6. The grievance of the petitioners in these writ petitions is that the Government while extending the benefit to the prisoners ought not to have imposed such a condition of 7 years and 10 years or 5 years and 7 years as the case may be, which is impracticable. It is nothing but a clear case of arbitrariness. It is also contended on behalf of the petitioners that it is violative of Article 14 of the Constitution of India and it is more oppressive in nature. Apart from these contentions, Smt. K. Sesharajyam, learned Counsel appearing for the petitioners in W.P. No. 24844 of 1997 made a special submission that the jail authorities, wherever a prisoner is sent on parole, if he overstays for a day, are imposing a cut of 5 days remission earned earlier. According to her, such a remission earned cannot be reduced without notice to the prisoner.
7. As far as the submission made by Smt. K. Sesharajyam is concerned, there is some force in her contention. The first submission that the Government ought not to have placed restriction of 5 or 7 years on the ground that it is impracticable and thus a direction be issued to the Government to correct the same, cannot be accepted for the simple reason that the petitioners have not shown how the Government is duty bound to reduce the sentence already ordered by the competent Court. On the other hand, afterall G.O. Ms. Nos. 193 and 192 are a mere concession given by the Government to the prisoners and it is for the prisoners to avail of such benefit. If such a concession was not there, there would have been no right for them to complain. In other words, the said G.Os have not conferred any right on the petitioners/prisoners, All that they can say is when maximum is said fixing the minimum is incorrect. Though it stands to reason, it is not for us to suggest what type of guidelines the Government should make. Regarding the validity of G.O. Ms. Nos. 193 and 192 dated 11-8-1997, in our view the petitioners cannot challenge the same as the petitioners have not shown what right has been accrued to them and the same has been deprived of and how those G.Os. are unconstitutional or the State failed in discharging its duty. It is well settled principle of law that a writ does not lie against the Government to extend a concession that has been ordered by the State in a particular manner as suggested by a citizen as concession will not confer any right.

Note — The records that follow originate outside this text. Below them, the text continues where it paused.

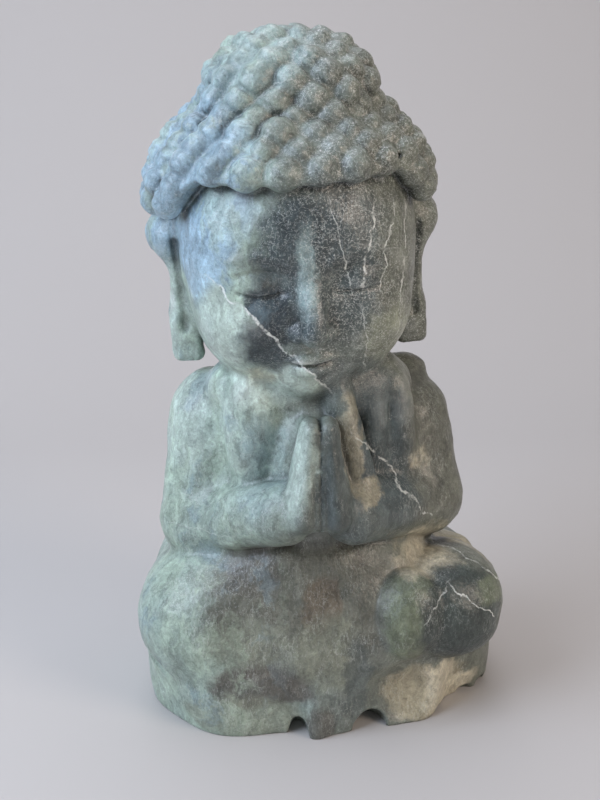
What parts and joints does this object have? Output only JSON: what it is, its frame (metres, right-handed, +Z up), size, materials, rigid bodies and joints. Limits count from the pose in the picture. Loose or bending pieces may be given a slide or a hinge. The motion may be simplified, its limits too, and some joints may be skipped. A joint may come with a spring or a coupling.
{
  "type": "stone buddha statue",
  "caption": "Carved green stone statue of a praying child Buddha: large head with snail curls and topknot, palms joined under the chin, folded legs in a robe, flat base.",
  "frame": {"origin": "middle of the bounding box, on the flat underside that the statue stands on", "axes": "+Z up through the head; the figure looks towards -Y; its own left hand is on the +X side"},
  "size_m": [0.1446, 0.114, 0.2608],
  "materials": {
    "green_stone": "hand polished, mottled grey-green stone with pale veins"
  },
  "bodies": {
    "root": {"buddha_carving": "green_stone"}
  },
  "joints": []
}
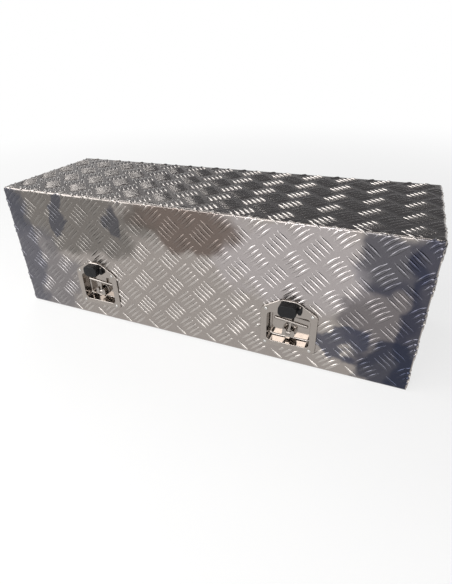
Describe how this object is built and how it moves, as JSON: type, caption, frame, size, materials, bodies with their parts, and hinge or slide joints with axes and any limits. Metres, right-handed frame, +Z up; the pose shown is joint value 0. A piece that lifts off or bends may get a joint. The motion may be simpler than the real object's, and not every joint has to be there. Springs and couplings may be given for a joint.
{
  "type": "truck tool box",
  "caption": "Aluminium tread-plate tool box with a folded lid that forms the top and front, a rear piano hinge, gas struts and two recessed T-handle latches.",
  "frame": {"origin": "middle of the underside of the tub", "axes": "+X right along the front, -Y out of the front, +Z up"},
  "size_m": [0.75, 0.274, 0.25],
  "materials": {
    "tread_plate": "mill-finish five-bar tread plate",
    "stainless": "polished stainless steel",
    "hinge_steel": "rolled stainless steel",
    "zinc_steel": "zinc-plated steel",
    "lock_zinc": "plated die-cast zinc",
    "rod_chrome": "ground hard chrome",
    "strut_black": "satin black paint",
    "seal_rubber": "matt EPDM rubber",
    "black_plastic": "moulded satin black"
  },
  "bodies": {
    "tub": {"tub_sheet": "tread_plate", "end_panel_left": "tread_plate", "end_panel_right": "tread_plate", "seal_strip": "seal_rubber", "strike_left": "stainless", "strike_right": "stainless", "hinge_leaf_tub": "hinge_steel", "hinge_pin": "hinge_steel", "strut_bracket_tub_left": "zinc_steel", "strut_bracket_tub_right": "zinc_steel", "strut_pin_tub_left": "zinc_steel", "strut_pin_tub_right": "zinc_steel"},
    "lid": {"lid_sheet": "tread_plate", "hinge_leaf_lid": "hinge_steel", "strut_bracket_lid_left": "zinc_steel", "strut_bracket_lid_right": "zinc_steel", "strut_pin_lid_left": "zinc_steel", "strut_pin_lid_right": "zinc_steel", "latch_gasket_left": "seal_rubber", "latch_pan_left": "stainless", "lock_barrel_left": "lock_zinc", "lock_nut_left": "zinc_steel", "cover_ring_left": "black_plastic", "cover_pin_left": "stainless", "latch_gasket_right": "seal_rubber", "latch_pan_right": "stainless", "lock_barrel_right": "lock_zinc", "lock_nut_right": "zinc_steel", "cover_ring_right": "black_plastic", "cover_pin_right": "stainless"},
    "strut_tube_body_left": {"strut_tube_left": "strut_black", "strut_eye_tub_left": "zinc_steel"},
    "strut_rod_body_left": {"strut_rod_left": "rod_chrome", "strut_eye_lid_left": "zinc_steel"},
    "latch_turn_body_left": {"spindle_left": "stainless", "fold_pin_left": "stainless", "cam_arm_left": "zinc_steel", "cam_nut_left": "zinc_steel"},
    "handle_body_left": {"t_handle_left": "stainless"},
    "lock_body_left": {"lock_core_left": "lock_zinc", "lock_tail_left": "zinc_steel"},
    "cover_body_left": {"dust_cover_left": "black_plastic"},
    "strut_tube_body_right": {"strut_tube_right": "strut_black", "strut_eye_tub_right": "zinc_steel"},
    "strut_rod_body_right": {"strut_rod_right": "rod_chrome", "strut_eye_lid_right": "zinc_steel"},
    "latch_turn_body_right": {"spindle_right": "stainless", "fold_pin_right": "stainless", "cam_arm_right": "zinc_steel", "cam_nut_right": "zinc_steel"},
    "handle_body_right": {"t_handle_right": "stainless"},
    "lock_body_right": {"lock_core_right": "lock_zinc", "lock_tail_right": "zinc_steel"},
    "cover_body_right": {"dust_cover_right": "black_plastic"}
  },
  "joints": [
    {"name": "lid_hinge", "type": "hinge", "parent": "tub", "child": "lid", "pos_m": [0, 0.1282, 0.237], "axis": [-1, 0, 0], "range_deg": [0, 80]},
    {"name": "strut_tube_swing_left", "type": "hinge", "parent": "tub", "child": "strut_tube_body_left", "pos_m": [-0.338, 0.08938, 0.09211], "axis": [-1, 0, 0], "range_deg": [0, 40]},
    {"name": "strut_rod_swing_left", "type": "hinge", "parent": "lid", "child": "strut_rod_body_left", "pos_m": [-0.338, -0.0218, 0.237], "axis": [-1, 0, 0], "range_deg": [-40, 0]},
    {"name": "latch_turn_left", "type": "hinge", "parent": "lid", "child": "latch_turn_body_left", "pos_m": [-0.1875, -0.125, 0.058], "axis": [0, -1, 0], "range_deg": [0, 90]},
    {"name": "handle_fold_left", "type": "hinge", "parent": "latch_turn_body_left", "child": "handle_body_left", "pos_m": [-0.1875, -0.119, 0.058], "axis": [0.9962, 0, -0.0872], "range_deg": [0, 90]},
    {"name": "lock_turn_left", "type": "hinge", "parent": "lid", "child": "lock_body_left", "pos_m": [-0.1875, -0.125, 0.1113], "axis": [0, -1, 0], "range_deg": [0, 90]},
    {"name": "cover_swing_left", "type": "hinge", "parent": "lid", "child": "cover_body_left", "pos_m": [-0.1695, -0.132, 0.1113], "axis": [0, 0, 1], "range_deg": [0, 110]},
    {"name": "strut_tube_swing_right", "type": "hinge", "parent": "tub", "child": "strut_tube_body_right", "pos_m": [0.338, 0.08938, 0.09211], "axis": [-1, 0, 0], "range_deg": [0, 40]},
    {"name": "strut_rod_swing_right", "type": "hinge", "parent": "lid", "child": "strut_rod_body_right", "pos_m": [0.338, -0.0218, 0.237], "axis": [-1, 0, 0], "range_deg": [-40, 0]},
    {"name": "latch_turn_right", "type": "hinge", "parent": "lid", "child": "latch_turn_body_right", "pos_m": [0.1875, -0.125, 0.058], "axis": [0, -1, 0], "range_deg": [0, 90]},
    {"name": "handle_fold_right", "type": "hinge", "parent": "latch_turn_body_right", "child": "handle_body_right", "pos_m": [0.1875, -0.119, 0.058], "axis": [0.9914, 0, -0.1305], "range_deg": [0, 90]},
    {"name": "lock_turn_right", "type": "hinge", "parent": "lid", "child": "lock_body_right", "pos_m": [0.1875, -0.125, 0.1113], "axis": [0, -1, 0], "range_deg": [0, 90]},
    {"name": "cover_swing_right", "type": "hinge", "parent": "lid", "child": "cover_body_right", "pos_m": [0.2055, -0.132, 0.1113], "axis": [0, 0, 1], "range_deg": [0, 110]}
  ],
  "couplings": [
    {"joint": "strut_tube_swing_left", "follows": "lid_hinge", "ratio": 0.5},
    {"joint": "strut_rod_swing_left", "follows": "lid_hinge", "ratio": -0.5},
    {"joint": "handle_fold_left", "follows": "latch_turn_left", "ratio": 1},
    {"joint": "strut_tube_swing_right", "follows": "lid_hinge", "ratio": 0.5},
    {"joint": "strut_rod_swing_right", "follows": "lid_hinge", "ratio": -0.5},
    {"joint": "handle_fold_right", "follows": "latch_turn_right", "ratio": 1}
  ]
}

8. It is for the petitioners herein to make a representation to the Government to retain only the maximum sentence of imprisonment served which includes remission and delete the sentence which is minimum. If such a representation is given, it is for the Government to consider the same. It is ordered that, wherever the prisoners have already served ten years and more as on the cut-off date which includes actual sentence and remission, the jail authorities shall calculate the remissions, etc., and if they are satisfied that they completed ten years or seven years of sentence including remission, then to pass an order of release. This exercise can be taken up by the jail authorities on a representation made by the prisoner. Further whenever there is a representation that before cutting the remission earned in case of prisoner overstaying during the parole period, the jail authorities shall hear such a prisoner and pass appropriate order as to reducing the remission earlier earned.
9. The writ petitions are, accordingly, disposed of with the above observations. No costs.